Der Unfall auf der Ölförder-Plattform «Deepwater Horizon» im Golf von Mexiko hat der Menschheit drastisch vor Augen geführt, welche Risiken mit der Erdölförderung im Meer verbunden sind. Laut Michael Faber, Leiter der Professur für Risiko und Sicherheit, ist ein solches Unglück auch mit dem fortschrittlichsten Risikomanagement nicht auszuschliessen.

Samuel Schläfli
Die Katastrophe nimmt ihren Anfang: Die Ölförder-Plattform «Deepwater Horizon» ist explodiert und steht in Flammen. (Bild: U.S. Coast Guard)
Die Katastrophe nimmt ihren Anfang: Die Ölförder-Plattform «Deepwater Horizon» ist explodiert und steht in Flammen. (Bild: U.S. Coast Guard) (Grossbild)

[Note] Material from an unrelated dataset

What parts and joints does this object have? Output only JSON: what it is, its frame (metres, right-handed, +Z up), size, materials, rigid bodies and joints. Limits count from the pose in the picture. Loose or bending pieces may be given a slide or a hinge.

Herr Faber, Sie waren selber schon als Berater für das Risikomanagement auf Ölförder-Plattformen im Golf von Mexiko tätig? Wurde das Risiko im Fall von «Deepwater Horizon» unterschätzt?
Der Fakt, dass bei «Deepwater Horizon» etwas schief lief, bedeutet nicht, dass die Risiken mangelhaft beurteilt wurden. Die Öl- und Gasförderindustrie hat eine enorme Erfahrung im Umgang mit Risiken und eine der grössten Expertisen in diesem Gebiet überhaupt. Risikomanagement versucht die wichtigsten möglichen Szenarios zu erfassen und diese zu kontrollieren. Je mehr wir die Grenzen des Machbaren ausloten, wie zum Beispiel bei der Ölförderung tief im Meer, desto weniger Erfahrungswerte haben wir. Risikomanagement soll helfen, damit verbundene Risiken zu kontrollieren. Ein Nullrisiko wird es aber trotzdem nie geben. Selbst sehr fundierte Entscheidungen können aufgrund von Unsicherheiten zu schlechten Ergebnissen führen.

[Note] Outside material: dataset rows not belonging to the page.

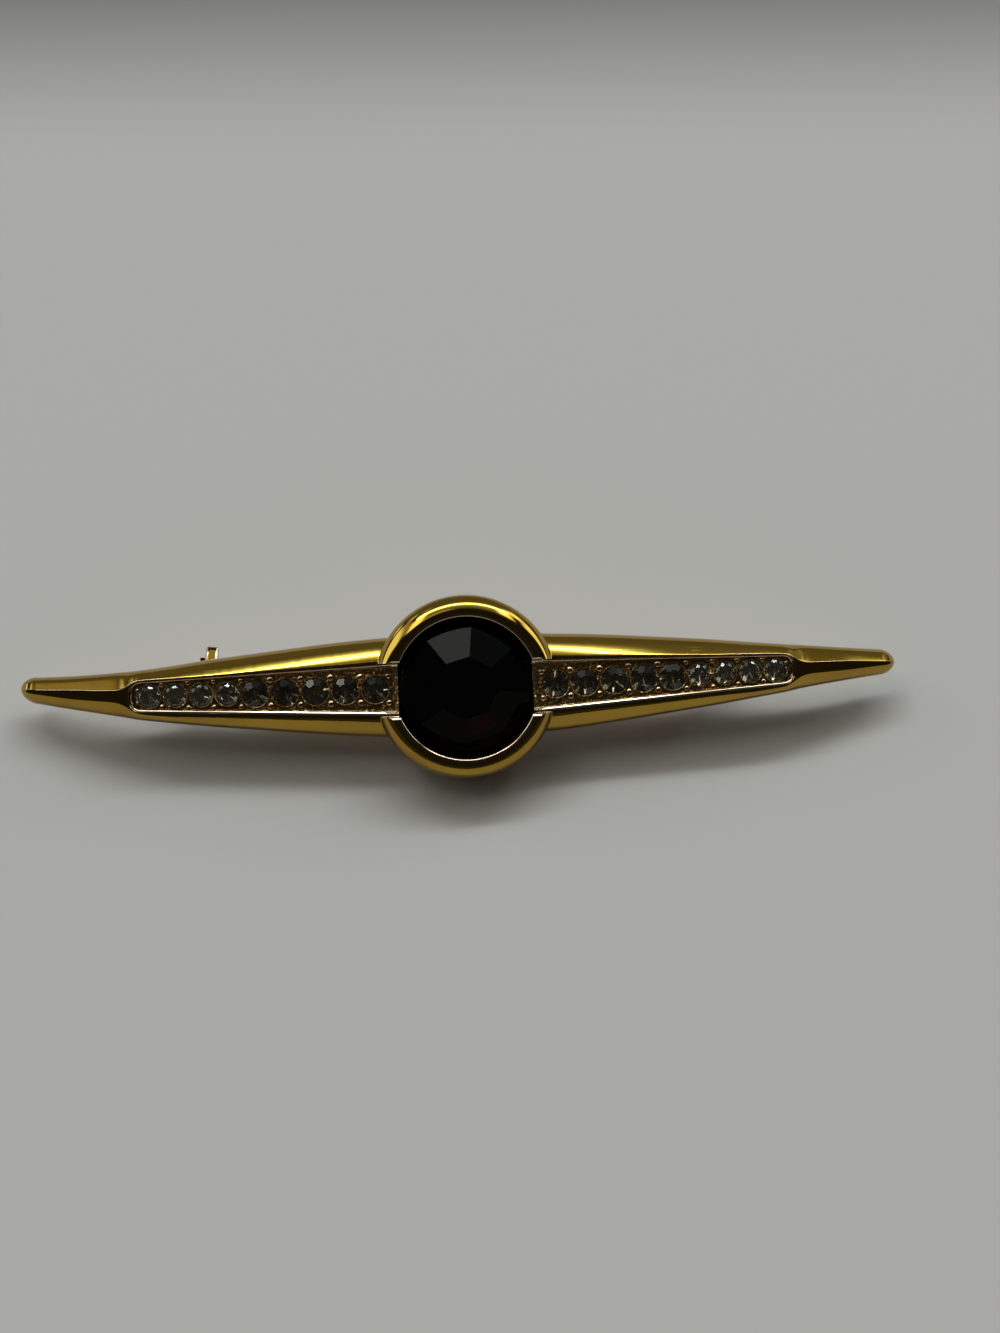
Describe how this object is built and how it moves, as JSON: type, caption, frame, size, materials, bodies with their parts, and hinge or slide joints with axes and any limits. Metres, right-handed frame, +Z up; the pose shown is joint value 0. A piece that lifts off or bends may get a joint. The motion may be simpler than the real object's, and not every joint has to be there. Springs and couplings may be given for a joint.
{
  "type": "bar brooch",
  "caption": "Bar brooch with two tapered arms set with small crystals, a raised ring round a dark red faceted stone, and a pin across the back.",
  "frame": {"origin": "middle of the brooch's footprint, on the surface that it lies on", "axes": "+X along the bar, +Z up; the face is turned up and leans about 26 degrees towards -Y, and the catch is on the -X arm"},
  "size_m": [0.0858, 0.017, 0.0111],
  "materials": {
    "gold_metal": "polished gold plating",
    "rose_metal": "polished rose-toned plating",
    "red_glass": "polished dark red glass, foiled behind",
    "crystal": "polished clear crystal, foiled behind",
    "pin_wire": "polished drawn wire"
  },
  "bodies": {
    "root": {"body": "gold_metal", "stone_tray_left": "rose_metal", "stone_tray_right": "rose_metal", "centre_stone": "red_glass", "pin_stem": "pin_wire", "crystal_left_1": "crystal", "crystal_left_2": "crystal", "crystal_left_3": "crystal", "crystal_left_4": "crystal", "crystal_left_5": "crystal", "crystal_left_6": "crystal", "crystal_left_7": "crystal", "crystal_left_8": "crystal", "crystal_left_9": "crystal", "crystal_right_1": "crystal", "crystal_right_2": "crystal", "crystal_right_3": "crystal", "crystal_right_4": "crystal", "crystal_right_5": "crystal", "crystal_right_6": "crystal", "crystal_right_7": "crystal", "crystal_right_8": "crystal", "crystal_right_9": "crystal"}
  },
  "joints": []
}
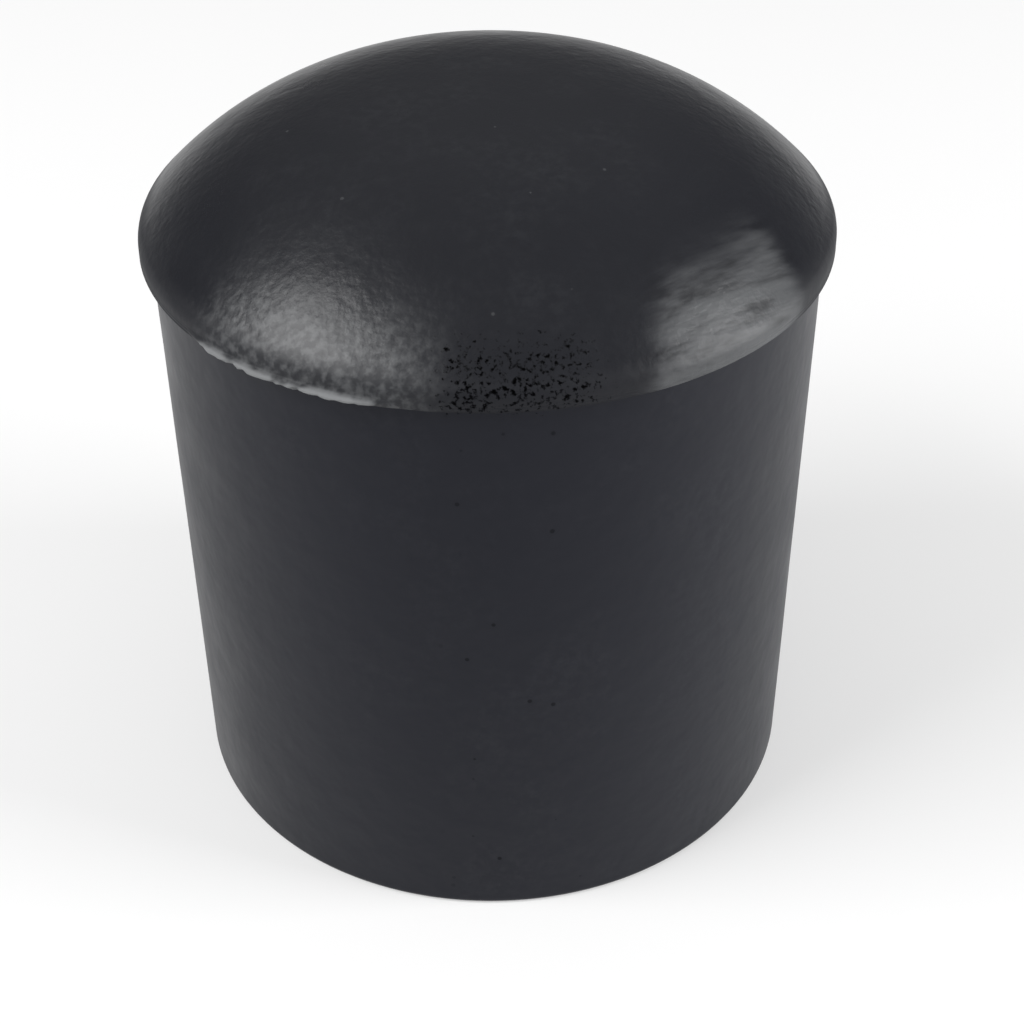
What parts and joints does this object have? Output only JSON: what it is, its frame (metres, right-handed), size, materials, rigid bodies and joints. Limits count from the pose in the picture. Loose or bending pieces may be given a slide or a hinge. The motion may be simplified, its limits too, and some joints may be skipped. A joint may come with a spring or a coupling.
{
  "type": "tube end cap",
  "caption": "One-piece black rubber end cap that pushes over the end of a round tube, with a blind bore, a flat rim and a low domed head that overhangs the body slightly.",
  "frame": {"origin": "centre of the mouth's flat rim, on which the cap stands", "axes": "+Z along the axis of the bore, from the open mouth up through the closed domed end; round about Z"},
  "size_m": [0.0282, 0.0282, 0.0315],
  "materials": {
    "black_rubber": "satin moulded black rubber"
  },
  "bodies": {
    "root": {"end_cap": "black_rubber"}
  },
  "joints": []
}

Man vermutet dass ein «Blow-out», also ein unkontrollierter Austritt von Erdöl in rund 1500 Meter Tiefe unter Wasser, zur Katastrophe geführt hat. Inwiefern ist ein solches Szenario Bestandteil des Risikomanagements?
Während der Planung und dem Betrieb von Ölförder-Plattformen sind Blow-outs eine der grössten Sorgen. Aber es ist sowohl theoretisch wie praktisch unmöglich, alle möglichen Zwischenfälle, die zu Blow-outs führen könnten, zu berücksichtigen. Dies hat unter anderem damit zu tun, dass die Erdölförderung im Meer starken Unsicherheiten durch Naturereignisse, aber auch durch Entscheidungen des Menschen ausgesetzt ist. Solche Projekte sind mit Risiken verbunden; schliesslich ist es nicht das erste Mal, dass es bei der Ölförderung zu einem Blow-out kommt.

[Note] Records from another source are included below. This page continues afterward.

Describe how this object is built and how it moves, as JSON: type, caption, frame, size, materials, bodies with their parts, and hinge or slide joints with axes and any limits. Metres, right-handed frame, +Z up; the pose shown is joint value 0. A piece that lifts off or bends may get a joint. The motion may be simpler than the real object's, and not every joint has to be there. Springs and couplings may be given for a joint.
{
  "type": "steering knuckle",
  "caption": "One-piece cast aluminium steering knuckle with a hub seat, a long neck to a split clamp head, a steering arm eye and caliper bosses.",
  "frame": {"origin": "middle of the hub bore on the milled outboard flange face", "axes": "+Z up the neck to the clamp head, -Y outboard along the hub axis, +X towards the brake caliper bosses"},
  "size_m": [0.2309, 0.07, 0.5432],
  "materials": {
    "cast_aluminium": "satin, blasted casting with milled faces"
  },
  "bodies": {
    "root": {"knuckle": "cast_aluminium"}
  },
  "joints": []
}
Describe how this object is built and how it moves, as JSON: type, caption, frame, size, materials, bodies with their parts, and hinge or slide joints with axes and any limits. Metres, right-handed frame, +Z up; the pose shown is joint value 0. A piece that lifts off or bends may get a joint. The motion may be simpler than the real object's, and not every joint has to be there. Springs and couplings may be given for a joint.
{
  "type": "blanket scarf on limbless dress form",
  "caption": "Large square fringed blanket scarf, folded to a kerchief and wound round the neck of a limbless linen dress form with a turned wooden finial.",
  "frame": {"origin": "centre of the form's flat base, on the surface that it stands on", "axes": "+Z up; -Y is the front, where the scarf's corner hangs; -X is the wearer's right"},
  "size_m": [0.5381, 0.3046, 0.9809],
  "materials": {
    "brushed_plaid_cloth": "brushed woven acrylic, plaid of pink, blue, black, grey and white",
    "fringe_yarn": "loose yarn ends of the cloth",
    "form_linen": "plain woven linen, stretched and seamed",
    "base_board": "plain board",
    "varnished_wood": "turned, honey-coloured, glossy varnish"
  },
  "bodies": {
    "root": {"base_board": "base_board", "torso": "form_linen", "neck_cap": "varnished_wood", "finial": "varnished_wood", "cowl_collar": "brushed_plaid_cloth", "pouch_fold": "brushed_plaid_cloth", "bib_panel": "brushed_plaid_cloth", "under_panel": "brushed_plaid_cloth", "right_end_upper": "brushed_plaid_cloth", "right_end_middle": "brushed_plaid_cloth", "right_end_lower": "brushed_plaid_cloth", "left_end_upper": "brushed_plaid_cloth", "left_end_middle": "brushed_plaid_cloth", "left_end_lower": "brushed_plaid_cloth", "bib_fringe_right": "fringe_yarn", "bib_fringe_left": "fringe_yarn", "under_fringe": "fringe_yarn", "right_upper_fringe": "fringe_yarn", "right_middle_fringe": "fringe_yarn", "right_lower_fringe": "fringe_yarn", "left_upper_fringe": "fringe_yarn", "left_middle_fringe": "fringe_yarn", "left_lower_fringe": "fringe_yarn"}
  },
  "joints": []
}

Sicherheitssysteme, die ein Blow-out verhindern und das Bohrloch automatisch schliessen sollten, sogenannte Blow-out-Preventer, funktionierten im Fall von «Deepwater Horizon» nicht. Wie hoch ist dieses Risiko?
Wir wissen im Moment noch nicht genau, was bei «Deepwater Horizon» wirklich passierte; aber die Erfahrung zeigt, dass solche Sicherheitssysteme versagen können, weil getroffene Annahmen während der Planung bei einem Zwischenfall nicht zutreffen.

Inwiefern hätte das Risiko durch zusätzliche Sicherheitssysteme für eine Aktivierung des Blow-out-Preventers reduziert werden können?
Damit können Risiken nicht zwingend geschmälert werden. Besonders, wenn solche Systeme in starker Abhängigkeit zu den bereits bestehenden Sicherheitsbarrieren stehen.

Werden ökologische Risiken im Gegensatz zu ökonomischen Risiken bei solchen Plattformen genügend stark gewichtet?
Das würde ich behaupten, ja. Die grosse öffentliche Wahrnehmung von vergangenen Umweltschäden hat der Erdölindustrie enorme Verluste zugeführt. Insofern ist die Industrie, abgesehen von einem erstarkten Umweltbewusstsein, stark daran interessiert, das Risiko von Umweltschäden und Reputationsschäden so gering wie möglich zu halten.

Was bedeutet die jetzige Katastrophe für alle anderen Bohrplattformen, die im Meer Erdöl fördern?
Für die grosse Mehrheit der existierenden Öl- und Gasförderplattformen wird das aktuelle Ereignis keine grossen Auswirkungen haben. Natürlich werden aber zukünftige Aktivitäten von den Erkenntnissen darüber profitieren, wie es zum Unfall auf der «Deepwater Horizon» gekommen ist. Das Unglück hat aber sicher einen öffentlichen Vertrauensverlust in die Tiefseebohrung zur Folge. Darum sollte der Dialog zwischen Industrie und Öffentlichkeit darüber, wie mit solchen Risiken umgegangen wird und weshalb ein solches Ereignis trotz allen Anstrengungen geschehen konnte, unbedingt gefördert werden.

Michael Havbro Faber ist Professor am Institut für Baustatik und Konstruktion an der ETH Zürich, wo er Lehrveranstaltungen im Bereich von Risiko und Sicherheit betreut. In seiner Forschung spielen Entscheidungstheoretische Ansätze nach Bayes zur Risiko- und Zuverlässigkeitsanalyse eine zentrale Rolle. Zwischen 1993 und 1998 war er im Ausschuss der European Safety and Reliability Association (ESRA) tätig, wo er zurzeit in der Arbeitsgruppe zur Offshore-Sicherheit aktiv ist. Er ist Mitglied im ISO Committee on Assessment of Existing Structures, dem ASCE Committee on Structural Safety und der internationalen Vereinigung CERRA (Civil Engineering Reliability and Risk Analysis).